Hoje em dia estranhamente os vinhos biodinâmicos e naturais estão supervalorizados pela mídia, induzindo muitos consumidores ao êxtase sensorial, como condição sine qua non na produção de grandes vinhos. Não vou entrar no mérito dos vinhos biodinâmicos que se cercam das chamadas “forças cósmicas”, mas quanto aos naturais com ausência de dióxido de enxofre (SO2), os riscos de potabilidade são enormes, sobretudo quanto à conservação não ideais em adegas e o próprio transporte do vinho até seu destino final. Agora quanto aos vinhos orgânicos ou biológicos, parece-me uma condição obrigatória e quase natural, sobretudo para as vinícolas de destaque e de produção relativamente baixa. A não utilização de pesticidas, herbicidas e de outros produtos químicos sintetizados, não combina com a preservação do planeta, recuperação de ecossistemas, e de um mundo menos poluído.
Azienda Jermann
Contudo, antes de adotar qualquer filosofia de trabalho, é preciso saber fazer vinhos. Não adianta você disponibilizar a cozinha do Fasano, por exemplo, com todos os equipamentos de última geração, produtos de alta qualidade, para alguém que não sabe cozinhar.

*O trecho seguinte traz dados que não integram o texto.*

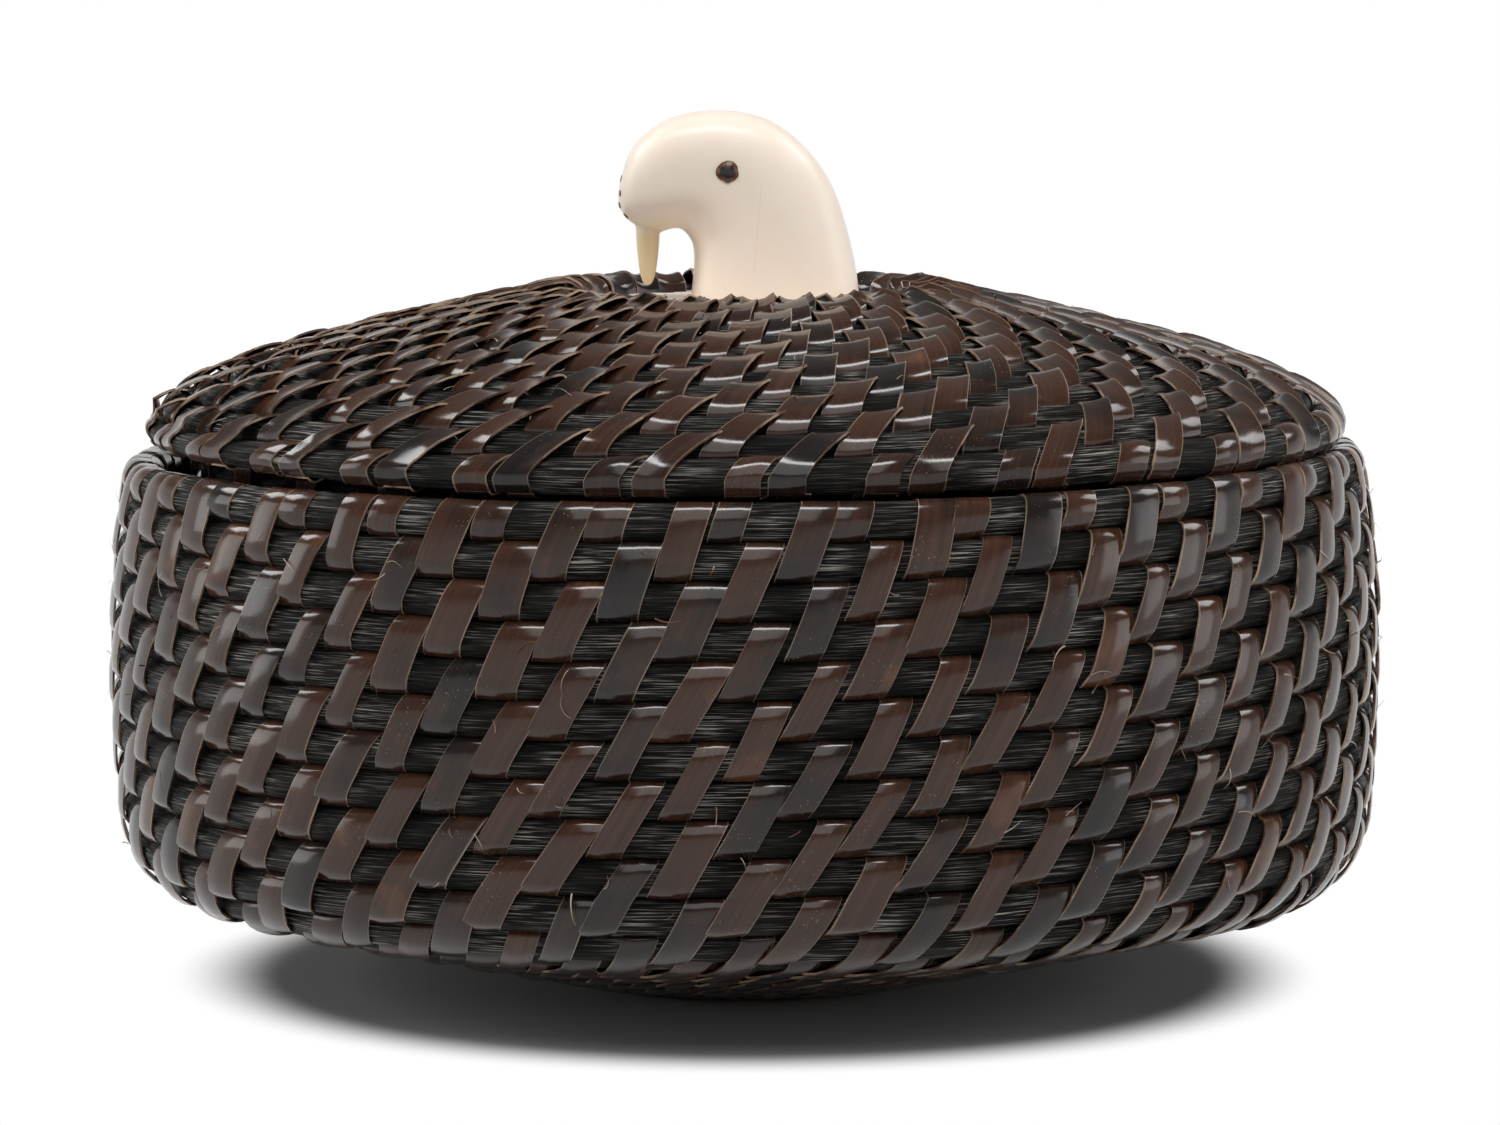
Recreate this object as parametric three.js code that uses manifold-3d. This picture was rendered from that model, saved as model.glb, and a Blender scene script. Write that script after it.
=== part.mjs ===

Não há milagres. Portanto, precisamos em primeiro lugar nos certificar da competência de quem faz os vinhos, sua sensibilidade diante da matéria-prima chegada na cantina, percebendo o potencial da respectiva safra, e saber extrair com maestria sua melhor expressão na taça. Nicolas Joly, por exemplo, pai da biodinâmica, faz um branco extraordinário do Loire calcado em Chenin Blanc (Coulée de Serrant) não só porque é biodinâmico, mas antes de mais nada, porque é um enólogo de mão cheia.
Evento Gambero Rosso
Tudo isso para falar da vinícola Jermann (pronuncia-se iermã), referência na região de Friuli-Venezia Giulia, extremo nordeste da Itália. Fiel a suas raízes, Jermann trabalha com maestria com uvas regionais como Pinot Grigio, Friulano, Ribolla Gialla, Picolit, entre outras. Embora elabore tintos, sua especialidade são os brancos de pureza impressionante, numa região notabilizada por este tipo de vinho.
Fixando-se em dois de seus brancos de grande destaque, vamos falar sobre Vintage Tunina e o moderno Where Dreams. O primeiro é um clássico “tre bicchieri” de muita personalidade e de um exótico corte de uvas (Sauvignon Blanc, Chardonnay, Ribolla Gialla, Malvasia e Picolit). As uvas são colhidas num vinhedo de 16 hectares chamado Ronco del Fortino com maturação um pouco mais tardia. A vinificação, estabilização e afinamento em sua elaboração não tem nenhum contato com madeira. Aqui percebemos a sabedoria e mão do enólogo em mesclar com harmonia uvas autóctones (locais) e as chamadas internacionais (Sauvignon e Chardonnay). Seu aroma é tão exótico quanto o corte das uvas. Toques florais, minerais, herbáceos e vegetais, de grande classe. Em boca, tem um ataque marcante que se prolonga num equilíbrio perfeito entre álcool e acidez, sustentada por uma maciez extremamente agradável. Persistência tre bicchieri!. Proponho uma harmonização com risoto de camarão e aspargos, ou pratos que envolvam alcachofras.
vinhos degustados
O segundo vinho, Where Dreams, mostra toda a versatilidade do enólogo, saindo de sua zona de conforto. A proposta é fazer um Chardonnay aos moldes franceses de Beaune, lembrando um Puligny-Montrachet Premier Cru, por sua delicadeza. A propósito, esses vinhos foram degustados no evento Gambero Rosso, e uma pessoa chamou-me a atenção em mencionar um Meursault ao invés de um Puligny. Estranhei um pouco a observação, mas entendi posteriormente. De fato, por razões de logística, ele foi degustado erroneamente numa taça bordalesa. Com isso, seu frescor não ficou tão intenso e principalmente a textura, ficou mais gorda, mais espessa, lembrando realmente um Meursault. Dito isso, o vinho realmente é elegante, bem balanceado e mesclado com a barrica (onze meses em barricas francesas). Seus aromas de frutas tropicais, fino tostado, baunilha, manteiga e pâtisserie, são notáveis. Em boca, equilibrado, elegante e longo.
Em suma, vinícola referência é isso. Atuar com maestria em seu terroir, promovendo tradição e tipicidade. Jermann além disso, mostra versatilidade em moldar vinhos modernos e alguns como Where Dreams, fugindo de suas origens. Seus vinhos ainda podem ser encontrados na importadora Cellar (www.cellar.com.br) e a filosofia da azienda é de uma vitivinicultura biológica.